▸ **Stated exercise**
Examine each line of the data. Copy those that contain the string "this".

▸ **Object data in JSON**
※ ※ ※

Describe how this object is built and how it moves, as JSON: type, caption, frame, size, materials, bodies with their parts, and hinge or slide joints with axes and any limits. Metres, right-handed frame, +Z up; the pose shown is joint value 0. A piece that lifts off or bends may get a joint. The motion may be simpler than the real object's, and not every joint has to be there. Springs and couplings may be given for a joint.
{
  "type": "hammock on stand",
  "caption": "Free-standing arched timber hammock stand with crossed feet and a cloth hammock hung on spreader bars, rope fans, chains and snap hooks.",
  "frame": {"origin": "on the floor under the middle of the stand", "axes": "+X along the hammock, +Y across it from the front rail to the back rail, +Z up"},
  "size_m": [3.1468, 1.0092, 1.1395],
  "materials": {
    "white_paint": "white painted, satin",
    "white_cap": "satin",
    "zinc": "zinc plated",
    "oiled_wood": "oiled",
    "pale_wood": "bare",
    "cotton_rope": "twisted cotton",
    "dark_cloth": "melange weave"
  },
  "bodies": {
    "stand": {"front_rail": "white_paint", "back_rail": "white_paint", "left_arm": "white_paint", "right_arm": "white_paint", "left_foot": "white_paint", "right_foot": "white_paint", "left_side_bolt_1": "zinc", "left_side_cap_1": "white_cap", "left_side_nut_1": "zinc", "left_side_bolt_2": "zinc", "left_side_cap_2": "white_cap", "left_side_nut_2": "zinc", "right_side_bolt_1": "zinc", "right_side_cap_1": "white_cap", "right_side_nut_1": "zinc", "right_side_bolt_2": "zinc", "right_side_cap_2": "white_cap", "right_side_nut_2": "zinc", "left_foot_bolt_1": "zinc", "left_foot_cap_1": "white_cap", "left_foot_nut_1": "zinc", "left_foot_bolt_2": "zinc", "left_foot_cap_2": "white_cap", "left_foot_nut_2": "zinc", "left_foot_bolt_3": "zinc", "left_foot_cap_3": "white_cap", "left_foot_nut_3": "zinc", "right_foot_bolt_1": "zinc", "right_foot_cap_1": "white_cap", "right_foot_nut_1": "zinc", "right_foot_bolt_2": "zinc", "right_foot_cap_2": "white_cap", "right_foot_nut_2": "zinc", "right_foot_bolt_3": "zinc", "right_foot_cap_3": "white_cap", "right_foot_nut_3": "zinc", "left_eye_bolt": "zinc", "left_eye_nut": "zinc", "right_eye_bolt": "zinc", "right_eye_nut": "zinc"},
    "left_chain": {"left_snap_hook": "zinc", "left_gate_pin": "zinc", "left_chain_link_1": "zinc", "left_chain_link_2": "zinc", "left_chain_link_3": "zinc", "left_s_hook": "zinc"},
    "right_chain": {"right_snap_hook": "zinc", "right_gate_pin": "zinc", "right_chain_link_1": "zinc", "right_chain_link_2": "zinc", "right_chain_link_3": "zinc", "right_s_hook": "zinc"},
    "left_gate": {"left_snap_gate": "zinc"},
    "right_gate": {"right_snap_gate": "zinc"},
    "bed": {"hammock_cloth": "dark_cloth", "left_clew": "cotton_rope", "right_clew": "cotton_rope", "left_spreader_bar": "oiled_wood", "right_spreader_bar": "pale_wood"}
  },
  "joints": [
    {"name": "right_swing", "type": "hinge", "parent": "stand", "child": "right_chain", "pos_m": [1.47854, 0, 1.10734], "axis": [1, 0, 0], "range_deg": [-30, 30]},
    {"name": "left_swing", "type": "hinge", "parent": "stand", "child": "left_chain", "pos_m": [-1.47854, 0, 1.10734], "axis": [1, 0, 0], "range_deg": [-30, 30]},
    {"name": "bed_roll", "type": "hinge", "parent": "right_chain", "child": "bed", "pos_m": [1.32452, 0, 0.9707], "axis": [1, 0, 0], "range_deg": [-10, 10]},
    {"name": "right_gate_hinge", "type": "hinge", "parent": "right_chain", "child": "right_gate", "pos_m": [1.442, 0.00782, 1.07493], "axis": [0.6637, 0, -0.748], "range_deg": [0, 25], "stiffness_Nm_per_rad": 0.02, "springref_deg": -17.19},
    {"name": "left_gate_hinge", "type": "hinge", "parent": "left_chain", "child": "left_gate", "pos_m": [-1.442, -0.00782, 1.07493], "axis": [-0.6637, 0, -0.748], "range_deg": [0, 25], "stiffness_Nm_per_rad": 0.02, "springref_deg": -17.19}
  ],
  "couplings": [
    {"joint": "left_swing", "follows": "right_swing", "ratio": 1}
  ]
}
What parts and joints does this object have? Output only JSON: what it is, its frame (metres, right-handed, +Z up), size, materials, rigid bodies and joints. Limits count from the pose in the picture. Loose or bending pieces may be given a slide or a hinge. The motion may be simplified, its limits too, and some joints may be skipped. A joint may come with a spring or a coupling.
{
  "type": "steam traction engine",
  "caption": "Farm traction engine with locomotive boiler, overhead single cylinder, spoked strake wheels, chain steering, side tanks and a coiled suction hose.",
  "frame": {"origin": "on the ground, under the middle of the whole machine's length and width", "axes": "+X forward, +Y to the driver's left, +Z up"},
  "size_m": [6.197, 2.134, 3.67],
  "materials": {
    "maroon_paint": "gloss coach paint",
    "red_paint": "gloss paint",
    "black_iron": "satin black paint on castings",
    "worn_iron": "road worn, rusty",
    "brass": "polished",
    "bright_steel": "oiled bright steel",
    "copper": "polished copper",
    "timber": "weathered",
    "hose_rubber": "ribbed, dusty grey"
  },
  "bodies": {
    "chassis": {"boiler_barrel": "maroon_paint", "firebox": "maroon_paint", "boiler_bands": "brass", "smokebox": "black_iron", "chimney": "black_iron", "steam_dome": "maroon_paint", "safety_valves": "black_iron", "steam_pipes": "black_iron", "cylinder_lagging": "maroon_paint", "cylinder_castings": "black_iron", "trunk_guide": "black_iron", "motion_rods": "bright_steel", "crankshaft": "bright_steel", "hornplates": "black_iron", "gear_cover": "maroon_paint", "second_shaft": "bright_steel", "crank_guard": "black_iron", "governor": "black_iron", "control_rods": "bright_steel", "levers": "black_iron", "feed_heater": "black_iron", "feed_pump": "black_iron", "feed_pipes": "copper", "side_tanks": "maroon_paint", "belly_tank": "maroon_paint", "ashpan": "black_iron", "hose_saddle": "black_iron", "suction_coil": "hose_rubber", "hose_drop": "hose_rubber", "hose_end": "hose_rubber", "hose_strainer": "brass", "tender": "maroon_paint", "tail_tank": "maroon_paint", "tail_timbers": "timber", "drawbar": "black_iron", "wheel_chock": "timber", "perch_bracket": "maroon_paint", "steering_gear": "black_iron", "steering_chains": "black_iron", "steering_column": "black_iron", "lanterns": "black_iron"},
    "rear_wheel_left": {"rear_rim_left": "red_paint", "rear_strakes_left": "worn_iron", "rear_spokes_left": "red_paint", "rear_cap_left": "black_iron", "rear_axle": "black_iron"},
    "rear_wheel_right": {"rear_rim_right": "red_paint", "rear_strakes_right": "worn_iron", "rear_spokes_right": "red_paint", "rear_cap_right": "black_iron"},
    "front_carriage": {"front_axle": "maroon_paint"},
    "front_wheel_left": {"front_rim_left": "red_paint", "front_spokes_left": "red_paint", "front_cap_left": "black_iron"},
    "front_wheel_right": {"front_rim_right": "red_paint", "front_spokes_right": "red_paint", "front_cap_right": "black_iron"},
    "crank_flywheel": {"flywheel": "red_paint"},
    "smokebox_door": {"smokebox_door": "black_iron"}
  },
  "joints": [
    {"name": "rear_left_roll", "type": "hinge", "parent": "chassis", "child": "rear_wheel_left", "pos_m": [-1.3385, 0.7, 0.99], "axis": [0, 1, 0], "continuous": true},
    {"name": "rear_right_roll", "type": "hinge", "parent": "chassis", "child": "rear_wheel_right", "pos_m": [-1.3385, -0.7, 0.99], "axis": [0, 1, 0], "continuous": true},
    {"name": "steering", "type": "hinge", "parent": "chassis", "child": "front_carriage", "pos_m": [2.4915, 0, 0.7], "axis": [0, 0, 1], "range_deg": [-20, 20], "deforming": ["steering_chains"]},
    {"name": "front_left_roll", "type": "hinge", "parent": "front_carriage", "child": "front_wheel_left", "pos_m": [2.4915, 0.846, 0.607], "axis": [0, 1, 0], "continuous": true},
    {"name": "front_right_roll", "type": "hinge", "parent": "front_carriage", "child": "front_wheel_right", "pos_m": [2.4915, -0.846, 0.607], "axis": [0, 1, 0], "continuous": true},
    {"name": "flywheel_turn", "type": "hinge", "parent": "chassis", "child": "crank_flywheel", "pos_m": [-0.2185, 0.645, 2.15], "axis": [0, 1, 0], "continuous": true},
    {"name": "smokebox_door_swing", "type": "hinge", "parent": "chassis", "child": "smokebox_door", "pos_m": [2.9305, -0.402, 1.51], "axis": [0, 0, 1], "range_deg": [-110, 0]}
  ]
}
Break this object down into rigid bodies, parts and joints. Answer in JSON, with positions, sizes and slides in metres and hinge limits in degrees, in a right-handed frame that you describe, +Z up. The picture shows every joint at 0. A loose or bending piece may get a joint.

※ ※ ※

▸ **Complete response**
Describe how this object is built and how it moves, as JSON: type, caption, frame, size, materials, bodies with their parts, and hinge or slide joints with axes and any limits. Metres, right-handed frame, +Z up; the pose shown is joint value 0. A piece that lifts off or bends may get a joint. The motion may be simpler than the real object's, and not every joint has to be there. Springs and couplings may be given for a joint.
What parts and joints does this object have? Output only JSON: what it is, its frame (metres, right-handed, +Z up), size, materials, rigid bodies and joints. Limits count from the pose in the picture. Loose or bending pieces may be given a slide or a hinge. The motion may be simplified, its limits too, and some joints may be skipped. A joint may come with a spring or a coupling.
Break this object down into rigid bodies, parts and joints. Answer in JSON, with positions, sizes and slides in metres and hinge limits in degrees, in a right-handed frame that you describe, +Z up. The picture shows every joint at 0. A loose or bending piece may get a joint.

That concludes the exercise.